Between 2016 and 2018, ivory and rhino horn trafficking from Africa generated about Sh90 billion (about US$900 million), a large percentage generated at the retail level in countries of Southeast Asia, especially China and Vietnam.
Through such proceeds, UNODC says government officials, “including the police, customs and border personnel both in the supply and destination markets are compromised through bribes.”
Following the money in the illegal wildlife trade reveals the complicity of any ensuing arrests, prosecutions, and why Kenya has hardly put the so-called illicit wildlife trade ‘kingpins’ behind bars.
During a dark night in October 2016, prospective ivory buyers landed in Shuidong, Guangdong Province, China. A good load of ivory had just arrived from Mozambique. Three men, Ou Haiqiang, Xie Xingbang and Wang Kangwen, were very eager to do business with the guests.
Shuidong was the perfect location for the illegal trade. To the east is Hong Kong, a key transit point for Africa’s ivory. To the west lies Guangxi, a province whose porous border provides a key transit point of ivory through Vietnam’s port of Hai Phong. Close to 80 per cent of the African ivory passes through Shuidong.
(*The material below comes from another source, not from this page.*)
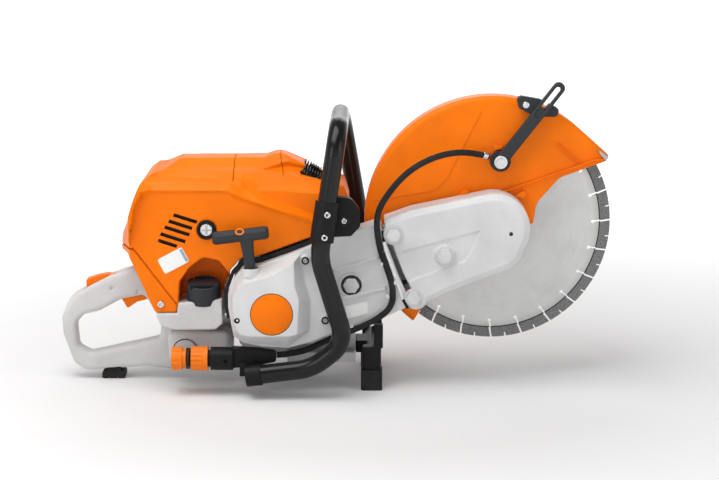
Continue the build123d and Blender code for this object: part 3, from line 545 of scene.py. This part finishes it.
# Half-width along x.
SHROUD_PLAN = [(-543, 34), (-524, SHROUD_HALF), (-262, SHROUD_HALF), (-209, 44)]
# Half-width up z in the CAD form, and the plane that cuts its upper corner:
# a point on it, and its normal's x, z and y.
SHROUD_SECTION = [(60, SHROUD_HALF), (71, 79), (85, 49), (97, 22), (130, 14)]
CORNER_AT = (-384, 60)
CORNER_NORMAL = (3100, 7874, 8255)
# Heights along x of the lines that the creased side turns at, from the lowest up.
SHROUD_CREASE = [(-523, -24), (-521, 2), (-514, 29), (-503, 50), (-492, 57), (-383, 57),
                 (-370, 46), (-332, 35), (-296, 24), (-263, 12), (-240, -4)]
SHROUD_SHELF = [(-523, -10), (-514, 40), (-503, 60), (-490, 66), (-380, 69), (-362, 66),
                (-342, 49), (-299, 30), (-263, 18), (-240, 2)]
SHROUD_BROW = [(-523, 60), (-500, 68), (-385, 69), (-362, 66.5), (-342, 58), (-300, 57),
               (-209, 50)]
SHROUD_EAVES = [(-523, 66), (-503, 72), (-485, 79), (-419, 83), (-347, 82), (-297, 77),
                (-242, 62), (-209, 52)]
# Only the outer part of the width moves, and only above the foot, each fading in.
SIDE_FROM, SIDE_OVER = 0.3, 0.5
FOOT, FOOT_FADE = -30, 20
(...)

Unknown to the three men, however, the buyers were undercover agents from the London-based Environmental Investigation Agency (EIA), who had just succeeded in infiltrating the gang that had controlled the trade for two decades.
Ou and Xie spoke ‘good’ Swahili and must have been around East Africa for some time, the EIA said in the report, The Shuidong Connection – Exposing the Global Hub of the Illegal Ivory Trade. Their extended family members had companies that dealt in sea cucumbers and fish maws, and used the port cities of Mombasa, Mwanza and Lagos as their hubs.
But the marine business, though legal, was the perfect cover for the illicit trade in wildlife trophies. In 2012 for example, Ou and his uncle, Guanchao, had managed to ship four containers of ivory from Tanzania to Shuidong worth about Sh800 million.
At some point, the Shuidong men offered the EIA agents some partnership in the illegal trade. “Over here (East Africa), we will be responsible for collecting the goods,” the men told the EIA agents. “Our friends in Guangdong, our brothers, will be in charge of receiving the goods and selling them. When the time comes, the profit will be transferred to you.”
At the end of their three-year dalliance with their “business partners”, the EIA convinced China to break the syndicate, leading to the arrest and long prison terms for the three Shuidong boys and their accomplices.
Locally, though, prosecuting key suspects in the illicit wildlife trade has been a tall order. Three major cases, one dating back to 2013, are still in Mombasa Law Courts.
One involves Abdurahman Mahmoud Sheikh, his half-brother, father, a KRA officer and five others who are accused of shipping 3,127 kilos of ivory in a container of tea leaves to Thailand in April 2015. There were claims the case could have been linked to Ou’s Singapore ivory haul.
The case came up on May 27 where final submissions were expected under Chief Magistrate Evans Makori. We visited the Mombasa Law Courts that day, expecting the usual passionate pleadings by both parties. But that was not to be as the court never sat in the open, neither were the accused in court.
It was yet another adjournment for a case now in its sixth year with over 50 sittings. However, reports indicate that the Office of the Director of Public Prosecutions (ODPP) has sought to supply new evidence linking the Mombasa case to that of Liberian poacher and trafficker Moazu Kromah.
The previous day, we had kept vigil at another court where, too, final submissions were expected in the case against a Mombasa clearing agent, Fredrick Sababu Mungule, and Kenya Revenue Authority officer, James Ngala Kassiwa, now entering the 100th month.
The two (a third accused, Naftali Osinyo, is said to have died in 2014) had been arraigned in early 2013 after authorities found a shipment of 3.8 tonnes of ivory at Mombasa port. The parties will now appear for final submissions on July 19.
“Such cases are complex,” states Didi Wamukoya, an environmental law expert with the African Wildlife Foundation. “First, the process of repatriating evidence is in itself a long one.”
Edwin Wanyonyi, the Director of Strategy and Change at KWS, says there is little the department can do regarding the requirement to produce the entire evidence in court.
“That is the law,” says Wanyonyi. “We continue to engage the court users and legislators to reduce the challenges requiring the production of exhibits in court.”
But Wamukoya says there is a ray of hope if prosecutors can link the proceeds of crime with specific investments in Kenya. “We can apply the ‘balance of probability’ principle where the court leans towards the most probable cause of someone’s unexplained riches,” she says.
We reached out to the Office of the Director of Public Prosecutions (ODPP) in April, hoping to know about the challenges faced by the department in nabbing and successfully prosecuting the kingpins of the illicit trade in wildlife. By the time we went to press, three months after making the initial contact, the department had not yet responded to our emails or numerous phone calls.
However, ODPP’s newly released Excellence Charter and Strategic Commitments for 2020-23 lays bare some of the odds stacked against the office in carrying out successful prosecutions.
The report says poor remuneration demotivates staff and increases the risk of compromise, while poor working conditions and inadequate office space, low morale and low self-esteem are other impediments to seamless prosecutions.